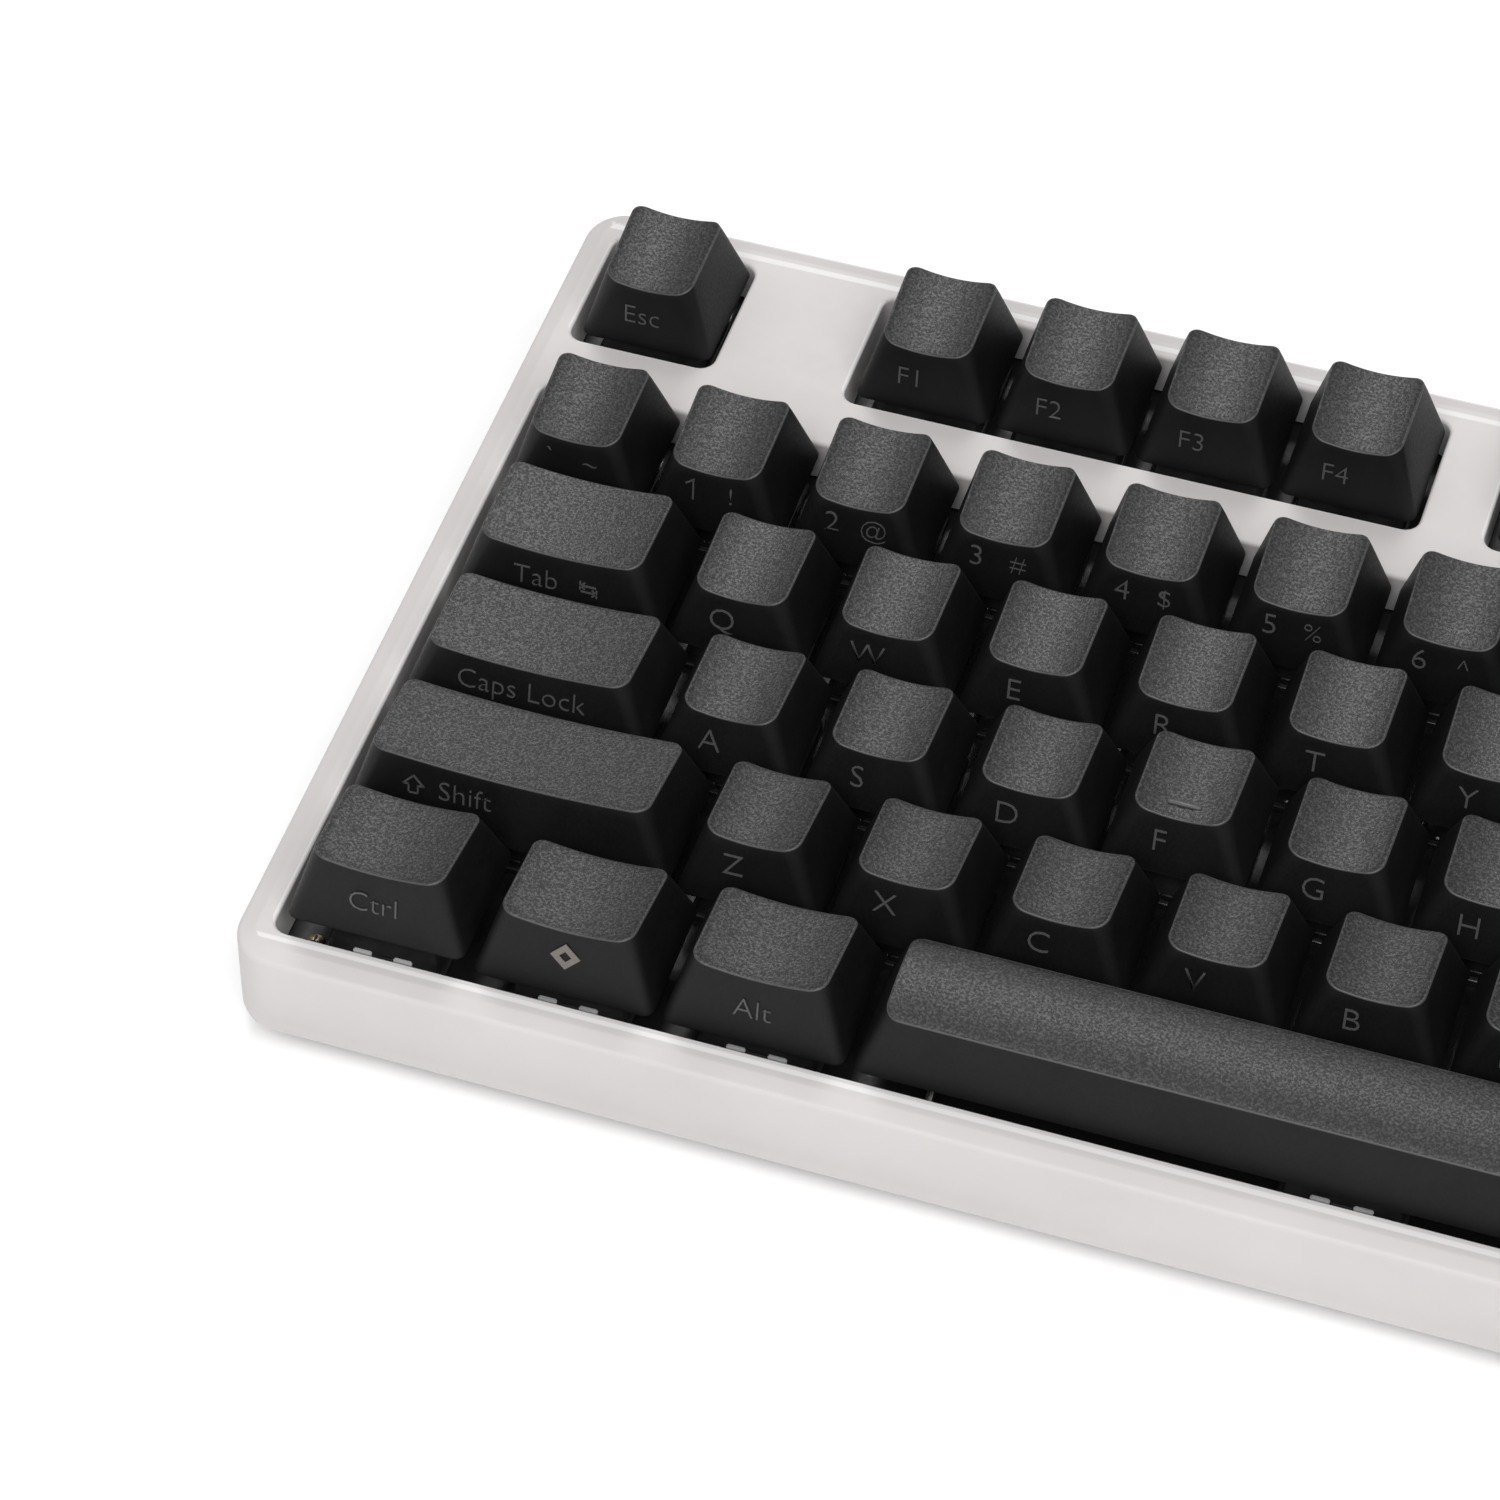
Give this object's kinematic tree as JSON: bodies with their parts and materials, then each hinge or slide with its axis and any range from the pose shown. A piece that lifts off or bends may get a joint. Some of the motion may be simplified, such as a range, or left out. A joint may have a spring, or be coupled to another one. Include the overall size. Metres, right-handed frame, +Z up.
{
  "type": "mechanical keyboard",
  "caption": "Tenkeyless mechanical keyboard: white case with separate key wells, black sculpted keycaps on sprung switches, stabilised space bar, folding feet, rubber pads and a USB socket.",
  "frame": {"origin": "on the desk, under the middle of the case's outline", "axes": "+X to the typist's right along the rows of keys, +Y away from the typist, +Z up from the desk; the key field slopes up by 4.5 degrees towards +Y"},
  "size_m": [0.359, 0.136, 0.0387],
  "materials": {
    "case": "satin white moulded plastic",
    "keycap": "black moulded plastic, fine grained tops and smoother sides",
    "plate": "black painted steel",
    "switches": "clear and black switch housings on a dark board",
    "socket": "plain steel shell",
    "wire": "bright drawn wire",
    "pad": "black rubber"
  },
  "bodies": {
    "case": {"top_case": "case", "bottom_case": "case", "switch_plate": "plate", "pcb_with_switches": "switches", "usb_socket": "socket", "front_pad_left": "pad", "front_pad_right": "pad", "rear_pad_left": "pad", "rear_pad_right": "pad"},
    "key_esc": {"key_esc": "keycap"},
    "key_f1": {"key_f1": "keycap"},
    "key_f2": {"key_f2": "keycap"},
    "key_f3": {"key_f3": "keycap"},
    "key_f4": {"key_f4": "keycap"},
    "key_grave": {"key_grave": "keycap"},
    "key_1": {"key_1": "keycap"},
    "key_2": {"key_2": "keycap"},
    "key_3": {"key_3": "keycap"},
    "key_4": {"key_4": "keycap"},
    "key_5": {"key_5": "keycap"},
    "key_6": {"key_6": "keycap"},
    "key_tab": {"key_tab": "keycap"},
    "key_q": {"key_q": "keycap"},
    "key_w": {"key_w": "keycap"},
    "key_e": {"key_e": "keycap"},
    "key_r": {"key_r": "keycap"},
    "key_t": {"key_t": "keycap"},
    "key_y": {"key_y": "keycap"},
    "key_caps_lock": {"key_caps_lock": "keycap"},
    "key_a": {"key_a": "keycap"},
    "key_s": {"key_s": "keycap"},
    "key_d": {"key_d": "keycap"},
    "key_f": {"key_f": "keycap"},
    "key_g": {"key_g": "keycap"},
    "key_h": {"key_h": "keycap"},
    "key_enter": {"key_enter": "keycap"},
    "key_shift_left": {"key_shift_left": "keycap"},
    "key_z": {"key_z": "keycap"},
    "key_x": {"key_x": "keycap"},
    "key_c": {"key_c": "keycap"},
    "key_v": {"key_v": "keycap"},
    "key_b": {"key_b": "keycap"},
    "key_shift_right": {"key_shift_right": "keycap"},
    "key_ctrl_left": {"key_ctrl_left": "keycap"},
    "key_logo_left": {"key_logo_left": "keycap"},
    "key_alt_left": {"key_alt_left": "keycap"},
    "key_space": {"key_space": "keycap"},
    "keys_f5_to_f8": {"keys_f5_to_f8": "keycap"},
    "keys_f9_to_f12": {"keys_f9_to_f12": "keycap"},
    "keys_print_to_pause": {"keys_print_to_pause": "keycap"},
    "keys_7_to_backspace": {"keys_7_to_backspace": "keycap"},
    "keys_u_to_backslash": {"keys_u_to_backslash": "keycap"},
    "keys_j_to_quote": {"keys_j_to_quote": "keycap"},
    "keys_n_to_slash": {"keys_n_to_slash": "keycap"},
    "keys_right_modifiers": {"keys_right_modifiers": "keycap"},
    "keys_navigation": {"keys_navigation": "keycap"},
    "keys_arrows": {"keys_arrows": "keycap"},
    "flip_foot_left": {"flip_foot_left": "case"},
    "flip_foot_right": {"flip_foot_right": "case"},
    "space_stabiliser_wire": {"space_stabiliser_wire": "wire"}
  },
  "joints": [
    {"name": "key_esc_press", "type": "slide", "parent": "case", "child": "key_esc", "axis": [0, 0.0785, -0.9969], "range_m": [0, 0.004], "stiffness_N_per_m": 75, "springref_m": -0.004},
    {"name": "key_f1_press", "type": "slide", "parent": "case", "child": "key_f1", "axis": [0, 0.0785, -0.9969], "range_m": [0, 0.004], "stiffness_N_per_m": 75, "springref_m": -0.004},
    {"name": "key_f2_press", "type": "slide", "parent": "case", "child": "key_f2", "axis": [0, 0.0785, -0.9969], "range_m": [0, 0.004], "stiffness_N_per_m": 75, "springref_m": -0.004},
    {"name": "key_f3_press", "type": "slide", "parent": "case", "child": "key_f3", "axis": [0, 0.0785, -0.9969], "range_m": [0, 0.004], "stiffness_N_per_m": 75, "springref_m": -0.004},
    {"name": "key_f4_press", "type": "slide", "parent": "case", "child": "key_f4", "axis": [0, 0.0785, -0.9969], "range_m": [0, 0.004], "stiffness_N_per_m": 75, "springref_m": -0.004},
    {"name": "key_grave_press", "type": "slide", "parent": "case", "child": "key_grave", "axis": [0, 0.0785, -0.9969], "range_m": [0, 0.004], "stiffness_N_per_m": 75, "springref_m": -0.004},
    {"name": "key_1_press", "type": "slide", "parent": "case", "child": "key_1", "axis": [0, 0.0785, -0.9969], "range_m": [0, 0.004], "stiffness_N_per_m": 75, "springref_m": -0.004},
    {"name": "key_2_press", "type": "slide", "parent": "case", "child": "key_2", "axis": [0, 0.0785, -0.9969], "range_m": [0, 0.004], "stiffness_N_per_m": 75, "springref_m": -0.004},
    {"name": "key_3_press", "type": "slide", "parent": "case", "child": "key_3", "axis": [0, 0.0785, -0.9969], "range_m": [0, 0.004], "stiffness_N_per_m": 75, "springref_m": -0.004},
    {"name": "key_4_press", "type": "slide", "parent": "case", "child": "key_4", "axis": [0, 0.0785, -0.9969], "range_m": [0, 0.004], "stiffness_N_per_m": 75, "springref_m": -0.004},
    {"name": "key_5_press", "type": "slide", "parent": "case", "child": "key_5", "axis": [0, 0.0785, -0.9969], "range_m": [0, 0.004], "stiffness_N_per_m": 75, "springref_m": -0.004},
    {"name": "key_6_press", "type": "slide", "parent": "case", "child": "key_6", "axis": [0, 0.0785, -0.9969], "range_m": [0, 0.004], "stiffness_N_per_m": 75, "springref_m": -0.004},
    {"name": "key_tab_press", "type": "slide", "parent": "case", "child": "key_tab", "axis": [0, 0.0785, -0.9969], "range_m": [0, 0.004], "stiffness_N_per_m": 75, "springref_m": -0.004},
    {"name": "key_q_press", "type": "slide", "parent": "case", "child": "key_q", "axis": [0, 0.0785, -0.9969], "range_m": [0, 0.004], "stiffness_N_per_m": 75, "springref_m": -0.004},
    {"name": "key_w_press", "type": "slide", "parent": "case", "child": "key_w", "axis": [0, 0.0785, -0.9969], "range_m": [0, 0.004], "stiffness_N_per_m": 75, "springref_m": -0.004},
    {"name": "key_e_press", "type": "slide", "parent": "case", "child": "key_e", "axis": [0, 0.0785, -0.9969], "range_m": [0, 0.004], "stiffness_N_per_m": 75, "springref_m": -0.004},
    {"name": "key_r_press", "type": "slide", "parent": "case", "child": "key_r", "axis": [0, 0.0785, -0.9969], "range_m": [0, 0.004], "stiffness_N_per_m": 75, "springref_m": -0.004},
    {"name": "key_t_press", "type": "slide", "parent": "case", "child": "key_t", "axis": [0, 0.0785, -0.9969], "range_m": [0, 0.004], "stiffness_N_per_m": 75, "springref_m": -0.004},
    {"name": "key_y_press", "type": "slide", "parent": "case", "child": "key_y", "axis": [0, 0.0785, -0.9969], "range_m": [0, 0.004], "stiffness_N_per_m": 75, "springref_m": -0.004},
    {"name": "key_caps_lock_press", "type": "slide", "parent": "case", "child": "key_caps_lock", "axis": [0, 0.0785, -0.9969], "range_m": [0, 0.004], "stiffness_N_per_m": 75, "springref_m": -0.004},
    {"name": "key_a_press", "type": "slide", "parent": "case", "child": "key_a", "axis": [0, 0.0785, -0.9969], "range_m": [0, 0.004], "stiffness_N_per_m": 75, "springref_m": -0.004},
    {"name": "key_s_press", "type": "slide", "parent": "case", "child": "key_s", "axis": [0, 0.0785, -0.9969], "range_m": [0, 0.004], "stiffness_N_per_m": 75, "springref_m": -0.004},
    {"name": "key_d_press", "type": "slide", "parent": "case", "child": "key_d", "axis": [0, 0.0785, -0.9969], "range_m": [0, 0.004], "stiffness_N_per_m": 75, "springref_m": -0.004},
    {"name": "key_f_press", "type": "slide", "parent": "case", "child": "key_f", "axis": [0, 0.0785, -0.9969], "range_m": [0, 0.004], "stiffness_N_per_m": 75, "springref_m": -0.004},
    {"name": "key_g_press", "type": "slide", "parent": "case", "child": "key_g", "axis": [0, 0.0785, -0.9969], "range_m": [0, 0.004], "stiffness_N_per_m": 75, "springref_m": -0.004},
    {"name": "key_h_press", "type": "slide", "parent": "case", "child": "key_h", "axis": [0, 0.0785, -0.9969], "range_m": [0, 0.004], "stiffness_N_per_m": 75, "springref_m": -0.004},
    {"name": "key_enter_press", "type": "slide", "parent": "case", "child": "key_enter", "axis": [0, 0.0785, -0.9969], "range_m": [0, 0.004], "stiffness_N_per_m": 75, "springref_m": -0.004},
    {"name": "key_shift_left_press", "type": "slide", "parent": "case", "child": "key_shift_left", "axis": [0, 0.0785, -0.9969], "range_m": [0, 0.004], "stiffness_N_per_m": 75, "springref_m": -0.004},
    {"name": "key_z_press", "type": "slide", "parent": "case", "child": "key_z", "axis": [0, 0.0785, -0.9969], "range_m": [0, 0.004], "stiffness_N_per_m": 75, "springref_m": -0.004},
    {"name": "key_x_press", "type": "slide", "parent": "case", "child": "key_x", "axis": [0, 0.0785, -0.9969], "range_m": [0, 0.004], "stiffness_N_per_m": 75, "springref_m": -0.004},
    {"name": "key_c_press", "type": "slide", "parent": "case", "child": "key_c", "axis": [0, 0.0785, -0.9969], "range_m": [0, 0.004], "stiffness_N_per_m": 75, "springref_m": -0.004},
    {"name": "key_v_press", "type": "slide", "parent": "case", "child": "key_v", "axis": [0, 0.0785, -0.9969], "range_m": [0, 0.004], "stiffness_N_per_m": 75, "springref_m": -0.004},
    {"name": "key_b_press", "type": "slide", "parent": "case", "child": "key_b", "axis": [0, 0.0785, -0.9969], "range_m": [0, 0.004], "stiffness_N_per_m": 75, "springref_m": -0.004},
    {"name": "key_shift_right_press", "type": "slide", "parent": "case", "child": "key_shift_right", "axis": [0, 0.0785, -0.9969], "range_m": [0, 0.004], "stiffness_N_per_m": 75, "springref_m": -0.004},
    {"name": "key_ctrl_left_press", "type": "slide", "parent": "case", "child": "key_ctrl_left", "axis": [0, 0.0785, -0.9969], "range_m": [0, 0.004], "stiffness_N_per_m": 75, "springref_m": -0.004},
    {"name": "key_logo_left_press", "type": "slide", "parent": "case", "child": "key_logo_left", "axis": [0, 0.0785, -0.9969], "range_m": [0, 0.004], "stiffness_N_per_m": 75, "springref_m": -0.004},
    {"name": "key_alt_left_press", "type": "slide", "parent": "case", "child": "key_alt_left", "axis": [0, 0.0785, -0.9969], "range_m": [0, 0.004], "stiffness_N_per_m": 75, "springref_m": -0.004},
    {"name": "key_space_press", "type": "slide", "parent": "case", "child": "key_space", "axis": [0, 0.0785, -0.9969], "range_m": [0, 0.004], "stiffness_N_per_m": 75, "springref_m": -0.004},
    {"name": "keys_f5_to_f8_press", "type": "slide", "parent": "case", "child": "keys_f5_to_f8", "axis": [0, 0.0785, -0.9969], "range_m": [0, 0.004], "stiffness_N_per_m": 300, "springref_m": -0.004},
    {"name": "keys_f9_to_f12_press", "type": "slide", "parent": "case", "child": "keys_f9_to_f12", "axis": [0, 0.0785, -0.9969], "range_m": [0, 0.004], "stiffness_N_per_m": 300, "springref_m": -0.004},
    {"name": "keys_print_to_pause_press", "type": "slide", "parent": "case", "child": "keys_print_to_pause", "axis": [0, 0.0785, -0.9969], "range_m": [0, 0.004], "stiffness_N_per_m": 225, "springref_m": -0.004},
    {"name": "keys_7_to_backspace_press", "type": "slide", "parent": "case", "child": "keys_7_to_backspace", "axis": [0, 0.0785, -0.9969], "range_m": [0, 0.004], "stiffness_N_per_m": 525, "springref_m": -0.004},
    {"name": "keys_u_to_backslash_press", "type": "slide", "parent": "case", "child": "keys_u_to_backslash", "axis": [0, 0.0785, -0.9969], "range_m": [0, 0.004], "stiffness_N_per_m": 525, "springref_m": -0.004},
    {"name": "keys_j_to_quote_press", "type": "slide", "parent": "case", "child": "keys_j_to_quote", "axis": [0, 0.0785, -0.9969], "range_m": [0, 0.004], "stiffness_N_per_m": 375, "springref_m": -0.004},
    {"name": "keys_n_to_slash_press", "type": "slide", "parent": "case", "child": "keys_n_to_slash", "axis": [0, 0.0785, -0.9969], "range_m": [0, 0.004], "stiffness_N_per_m": 375, "springref_m": -0.004},
    {"name": "keys_right_modifiers_press", "type": "slide", "parent": "case", "child": "keys_right_modifiers", "axis": [0, 0.0785, -0.9969], "range_m": [0, 0.004], "stiffness_N_per_m": 300, "springref_m": -0.004},
    {"name": "keys_navigation_press", "type": "slide", "parent": "case", "child": "keys_navigation", "axis": [0, 0.0785, -0.9969], "range_m": [0, 0.004], "stiffness_N_per_m": 450, "springref_m": -0.004},
    {"name": "keys_arrows_press", "type": "slide", "parent": "case", "child": "keys_arrows", "axis": [0, 0.0785, -0.9969], "range_m": [0, 0.004], "stiffness_N_per_m": 300, "springref_m": -0.004},
    {"name": "flip_foot_left_fold", "type": "hinge", "parent": "case", "child": "flip_foot_left", "pos_m": [-0.14753, 0.05569, 0.0033], "axis": [1, 0, 0], "range_deg": [0, 85]},
    {"name": "flip_foot_right_fold", "type": "hinge", "parent": "case", "child": "flip_foot_right", "pos_m": [0.14753, 0.05569, 0.0033], "axis": [1, 0, 0], "range_deg": [0, 85]},
    {"name": "space_wire_turn", "type": "hinge", "parent": "case", "child": "space_stabiliser_wire", "pos_m": [-0.04286, -0.06086, 0.01293], "axis": [-1, 0, 0], "range_deg": [0, 22.9]}
  ],
  "couplings": [
    {"joint": "space_wire_turn", "follows": "key_space_press", "rad_per_m": 99.63}
  ]
}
------
Brief -
Go through the listing above and report how many of its lines contain the word "hinge", with only the number as output.

Output for this exercise -
4